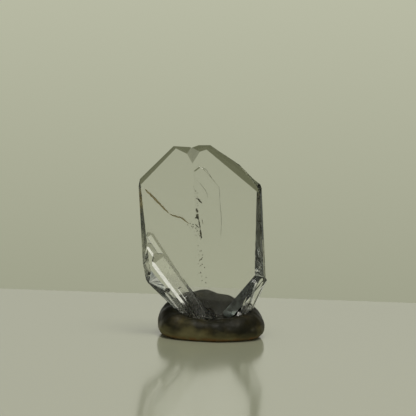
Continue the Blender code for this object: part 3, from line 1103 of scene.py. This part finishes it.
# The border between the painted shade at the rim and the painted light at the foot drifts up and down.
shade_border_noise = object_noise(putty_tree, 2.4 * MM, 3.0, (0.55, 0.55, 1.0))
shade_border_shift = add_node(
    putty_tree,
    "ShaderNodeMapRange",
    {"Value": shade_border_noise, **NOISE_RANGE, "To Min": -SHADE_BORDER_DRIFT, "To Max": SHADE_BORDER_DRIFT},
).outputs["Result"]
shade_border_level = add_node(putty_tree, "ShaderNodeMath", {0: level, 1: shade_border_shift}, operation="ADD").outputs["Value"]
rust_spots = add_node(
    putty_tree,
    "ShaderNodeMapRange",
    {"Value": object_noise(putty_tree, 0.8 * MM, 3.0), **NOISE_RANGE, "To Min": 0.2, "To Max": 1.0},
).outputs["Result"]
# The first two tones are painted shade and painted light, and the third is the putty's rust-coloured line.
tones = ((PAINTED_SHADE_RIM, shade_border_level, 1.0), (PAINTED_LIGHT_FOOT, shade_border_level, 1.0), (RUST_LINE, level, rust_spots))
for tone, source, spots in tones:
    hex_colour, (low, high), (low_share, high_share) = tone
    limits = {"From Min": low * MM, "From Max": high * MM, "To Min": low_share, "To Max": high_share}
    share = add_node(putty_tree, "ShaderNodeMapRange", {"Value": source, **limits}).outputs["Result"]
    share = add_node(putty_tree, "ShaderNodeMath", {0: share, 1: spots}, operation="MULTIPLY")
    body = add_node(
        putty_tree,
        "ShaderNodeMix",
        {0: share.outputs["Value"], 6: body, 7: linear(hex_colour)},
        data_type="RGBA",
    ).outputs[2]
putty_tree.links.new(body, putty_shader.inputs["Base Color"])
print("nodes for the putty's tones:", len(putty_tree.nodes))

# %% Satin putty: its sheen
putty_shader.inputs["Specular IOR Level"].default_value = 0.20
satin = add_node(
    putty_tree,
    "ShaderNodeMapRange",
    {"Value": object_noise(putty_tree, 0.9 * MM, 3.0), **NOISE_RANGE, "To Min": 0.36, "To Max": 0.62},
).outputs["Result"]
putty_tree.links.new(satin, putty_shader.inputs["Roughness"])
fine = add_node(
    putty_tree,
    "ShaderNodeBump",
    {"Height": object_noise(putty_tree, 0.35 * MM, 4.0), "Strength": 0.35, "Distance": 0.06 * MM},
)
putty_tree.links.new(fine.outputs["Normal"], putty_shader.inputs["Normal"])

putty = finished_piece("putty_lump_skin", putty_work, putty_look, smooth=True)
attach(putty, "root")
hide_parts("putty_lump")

To do: Extract all of the data shown above without alteration.

Exercise output:
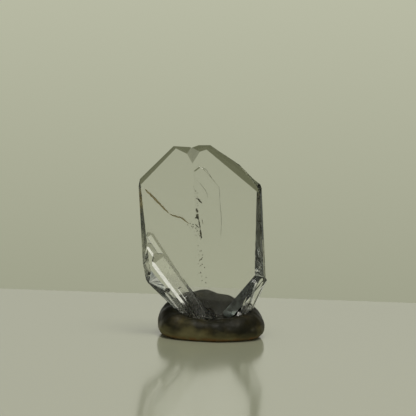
Continue the Blender code for this object: part 3, from line 1103 of scene.py. This part finishes it.
# The border between the painted shade at the rim and the painted light at the foot drifts up and down.
shade_border_noise = object_noise(putty_tree, 2.4 * MM, 3.0, (0.55, 0.55, 1.0))
shade_border_shift = add_node(
    putty_tree,
    "ShaderNodeMapRange",
    {"Value": shade_border_noise, **NOISE_RANGE, "To Min": -SHADE_BORDER_DRIFT, "To Max": SHADE_BORDER_DRIFT},
).outputs["Result"]
shade_border_level = add_node(putty_tree, "ShaderNodeMath", {0: level, 1: shade_border_shift}, operation="ADD").outputs["Value"]
rust_spots = add_node(
    putty_tree,
    "ShaderNodeMapRange",
    {"Value": object_noise(putty_tree, 0.8 * MM, 3.0), **NOISE_RANGE, "To Min": 0.2, "To Max": 1.0},
).outputs["Result"]
# The first two tones are painted shade and painted light, and the third is the putty's rust-coloured line.
tones = ((PAINTED_SHADE_RIM, shade_border_level, 1.0), (PAINTED_LIGHT_FOOT, shade_border_level, 1.0), (RUST_LINE, level, rust_spots))
for tone, source, spots in tones:
    hex_colour, (low, high), (low_share, high_share) = tone
    limits = {"From Min": low * MM, "From Max": high * MM, "To Min": low_share, "To Max": high_share}
    share = add_node(putty_tree, "ShaderNodeMapRange", {"Value": source, **limits}).outputs["Result"]
    share = add_node(putty_tree, "ShaderNodeMath", {0: share, 1: spots}, operation="MULTIPLY")
    body = add_node(
        putty_tree,
        "ShaderNodeMix",
        {0: share.outputs["Value"], 6: body, 7: linear(hex_colour)},
        data_type="RGBA",
    ).outputs[2]
putty_tree.links.new(body, putty_shader.inputs["Base Color"])
print("nodes for the putty's tones:", len(putty_tree.nodes))

# %% Satin putty: its sheen
putty_shader.inputs["Specular IOR Level"].default_value = 0.20
satin = add_node(
    putty_tree,
    "ShaderNodeMapRange",
    {"Value": object_noise(putty_tree, 0.9 * MM, 3.0), **NOISE_RANGE, "To Min": 0.36, "To Max": 0.62},
).outputs["Result"]
putty_tree.links.new(satin, putty_shader.inputs["Roughness"])
fine = add_node(
    putty_tree,
    "ShaderNodeBump",
    {"Height": object_noise(putty_tree, 0.35 * MM, 4.0), "Strength": 0.35, "Distance": 0.06 * MM},
)
putty_tree.links.new(fine.outputs["Normal"], putty_shader.inputs["Normal"])

putty = finished_piece("putty_lump_skin", putty_work, putty_look, smooth=True)
attach(putty, "root")
hide_parts("putty_lump")